Não será de todo um sistema fácil de implementar. É necessário reestruturar em pleno o que já existe. É necessário mudar os conteúdos programáticos nas escolas. É necessário formar e capacitar devidamente as equipas das áreas sociais que estão no terreno, para que possam dar o devido apoio familiar. Uma vez mais, os Criminólogos são quem se destacam nestas áreas. Como profissionais já devidamente formados, podem garantir que o público-alvo, quer as famílias, as comunidades escolares, os vários grupos sociais e os reclusos, sejam devidamente capacitados nestas matérias de direitos humanos e de prevenção da criminalidade. Para além de os Criminólogos poderem actuar nas polícias, nos tribunais, nas prisões e nos gabinetes de advogados, é nas escolas que eles conseguem obter os resultados mais eficazes. Mantendo o contacto de proximidade desde que se começam a dar os primeiros passos nos demais contextos sociais no momento de contacto com o outro. Neste contexto há também espaço de manobra para que o Criminólogo afecto à escola possa articular com o(a) Psicólogo(a) do mesmo estabelecimento e com o restante staff as melhores formas de reconhecer e abordar situações mais delicadas.

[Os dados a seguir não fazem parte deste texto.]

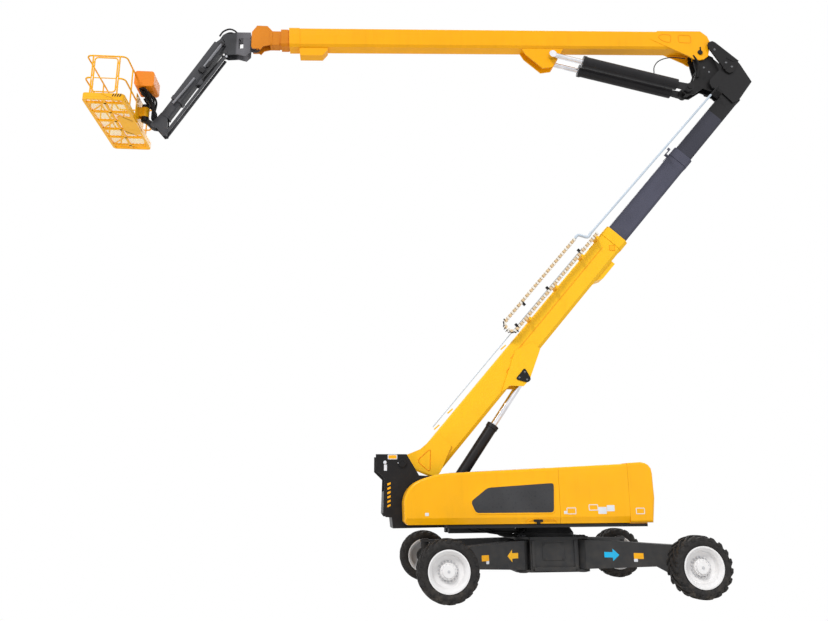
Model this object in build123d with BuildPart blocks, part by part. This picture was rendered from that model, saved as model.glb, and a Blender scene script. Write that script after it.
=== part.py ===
from build123d import *
import os
from math import cos, sin, radians, hypot, atan2, degrees, pi

# Articulating boom lift on four swing-out legs.
# Frame: origin on the ground under the slewing axis, +X towards the counterweight,
# -X towards the foot of the tower boom, +Z up. Both booms lie in the plane Y = 0.
# Millimetres throughout.

# ---------------------------------------------------------------- driving sizes
seat = 0.3                     # gap between faces that slide or turn on each other
move_gap = 5.0                 # gap between panels that swing past each other

tyre_radius = 575.0
tyre_width = 445.0
rim_radius = 362.0
wheel_x = 2380.0
wheel_y = 2275.0
wheel_z = tyre_radius

leg_pin_x = 620.0
leg_pin_y = 670.0
king_pin_inset = tyre_width / 2 + 130.0
leg_top = 1030.0
leg_bottom = 462.0
leg_tip_top = 950.0
leg_tip_bottom = 560.0
leg_root_half = 190.0
leg_tip_half = 112.0
leg_wall = 16.0

block_half_x = 500.0
block_half_y = 850.0
block_bottom = 400.0
block_top = 1090.0
ear_thick = 48.0

slew_radius = 640.0
slew_top = 1285.0
deck_bottom = slew_top
deck_top = 1345.0

hood_out = 1250.0              # outer face of the covers, from the centre plane
hood_in = 620.0
hood_bottom = 1360.0
hood_wall = 22.0
bevel_drop = 130.0
seam_front_x = 60.0
seam_rear_x = 1510.0
tail_x = 2050.0

pedestal_face = 520.0          # inner faces of the two pedestal plates
pedestal_plate = 32.0
slot_half = 450.0              # half width of the slot that the stowed tower lies in

tower_pivot_x = -3068.0
tower_pivot_z = 2597.0
tower_angle = 49.3             # slope of the tower at rest
tower_drop = 430.0             # from the pivot down to the tower's own axis
tower_width = 500.0
tower_depth = 590.0
tower_start = 450.0
tower_end = 7410.0
tower_wall = 14.0
mid_width = 424.0
mid_depth = 514.0
mid_end = 10266.0
mid_length = 7200.0
mid_wall = 12.0
fly_width = 380.0
fly_depth = 460.0
fly_end = 12560.0
fly_length = 7500.0
fly_wall = 12.0

knuckle_x = 4950.0             # pin that carries the upright on the tower's head
knuckle_z = 12070.0
upper_pivot_x = 4634.0
upper_pivot_z = 12940.0
upper_slope = 2.3              # the upper boom droops this much towards its tip
upper_rise = 418.0             # from its pivot up to the upper boom's axis
upper_width = 360.0
upper_depth = 500.0
upper_tip = 10430.0            # from the pivot along the boom to the end of the base tube
upper_wall = 12.0
upper_mid_width = 300.0
upper_mid_depth = 440.0
upper_fly_width = 250.0
upper_fly_depth = 390.0

foot_pin_x = 4286.0            # foot of the two cylinders under the upper boom
foot_pin_z = 11950.0
rod_pin_x = 791.0
rod_pin_z = 12735.0
twin_spread = 200.0
twin_radius = 140.0
twin_rod_radius = 62.0
twin_barrel_length = 2470.0
twin_foot = 330.0               # from the foot pin to the barrel

lift_pin_x = -280.0            # rod eye of the tower's lift cylinder, in the tower's lug
lift_pin_z = 4510.0
lift_foot_x = -2380.0
lift_foot_z = 1480.0
lift_radius = 125.0
lift_rod_radius = 75.0
lift_barrel_length = 2330.0

jib_pivot_x = -7310.0
jib_pivot_z = 12880.0
jib_slope = 59.6               # below the horizontal, at rest
jib_outer_width = 250.0
jib_outer_depth = 270.0
jib_inner_width = 210.0
jib_inner_depth = 225.0
jib_outer_length = 2080.0
jib_inner_end = 2560.0
jib_wall = 10.0

level_pin_x = -8905.0          # the platform's levelling pivot at the jib's tip
level_pin_z = 10480.0
turn_x = -9130.0               # axis that the platform turns on
basket_in = -9272.0
basket_deep = 910.0
basket_half = 1220.0
basket_floor = 10470.0
floor_thick = 50.0
rail_height = 1100.0
rail_radius = 19.0

os.makedirs("parts", exist_ok=True)


def save(piece, label):
    """Label a finished part and write it under its own name."""
    piece.part.label = label
    export_step(piece.part, "parts/" + label + ".step")


def outline(plane, points):
    """A closed face with straight edges on a plane."""
    with BuildSketch(plane) as shape:
        with BuildLine():
            Polyline(*points, close=True)
        make_face()
    return shape.sketch


def boom_section(plane, width, depth):
    """The folded section of a boom tube: upright upper sides, a crease, then a slight taper and bevels."""
    half = width / 2
    side = [
        (half - 0.06 * width, depth / 2),
        (half, depth / 2 - 0.05 * depth),
        (half, 0.10 * depth),
        (0.48 * width, -0.38 * depth),
        (0.38 * width, -depth / 2),
    ]
    points = side + [(-x, y) for x, y in reversed(side)]
    return outline(plane, points)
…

O mesmo se pode dizer no contacto com a equipa da Escola Segura e demais Órgãos de Polícia Criminal que existam na localidade, acrescentando-se a CPCJ e outras entidades da mesma natureza. E no meio deste processo, de contacto de proximidade, tanto formal como informal, não só se reúnem as condições para agir antes da prática do facto, como também se desconstroem os preconceitos associados às figuras dos agentes da autoridade e dos tribunais.
Não é um processo fácil de implementar, mas não o é por causa da rigidez que nos é associada enquanto sociedade e do quão moroso é experimentar algo que nos faça sair da zona de conforto. Contudo, é uma abordagem que se mostra essencial para fazer a diferença e, assim, prevenir devidamente e reduzir de forma acentuada a criminalidade, ao mesmo tempo que se constrói um futuro mais seguro e humano para todos.